Labour inspectorates ineffective30-11-2009

Charged with enforcing legislation, labour inspectorates are often short-staffed, poorly equipped and badly trained, or even directly threatened by employers.

Dispute resolution virtually non-existent30-11-2009

The institutions set up to resolve labour disputes are completely dysfunctional. The Tripartite Committee responsible for mediating and arbitrating disputes has been a failure, since the cases submitted to it are never resolved. The industrial tribunals system is also defective, since trials are rarely fair, judges are poorly trained and deadlines are not respected. Using a lawyer is often prohibitively expensive, resulting in the workers hardly ever using the industrial tribunals. When the tribunals do pronounce in favour of the workers, their rulings are not implemented.

Employer impunity30-11-2009

The government has never fined an employer for interference in a union’s internal affairs, despite the fact that such acts are prohibited by the Labour Code.

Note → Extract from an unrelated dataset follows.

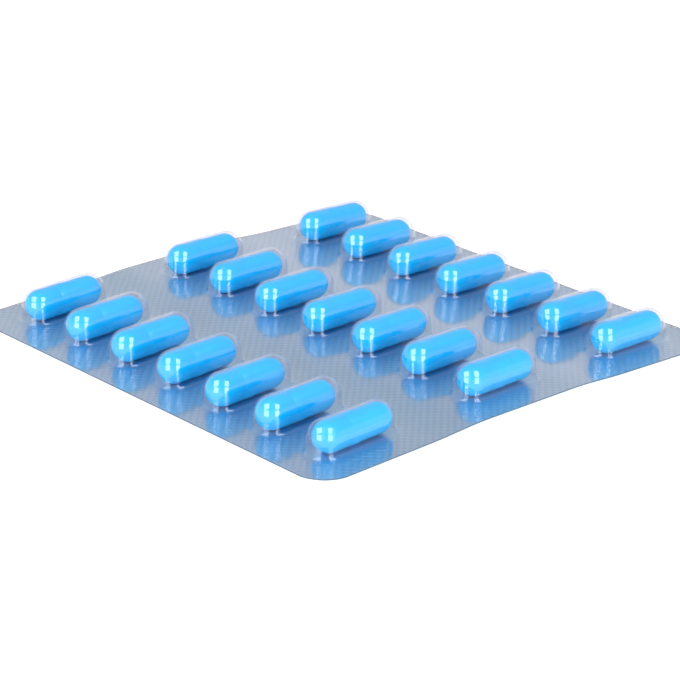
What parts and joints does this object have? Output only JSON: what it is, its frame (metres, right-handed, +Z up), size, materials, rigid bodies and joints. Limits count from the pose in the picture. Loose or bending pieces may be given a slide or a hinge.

Enquiries into abuses committed against trade unionists rarely produce results.

Hostility toward union organising30-11-2009

As a result of political turmoil, a climate of violence, record unemployment and the complicity of a weak state, employers have enjoyed absolute freedom. Those trying to organise workers in a union are constantly harassed or dismissed, generally in breach of the labour legislation. To prevent workers from joining unions, employers give bonuses to those who are not union members.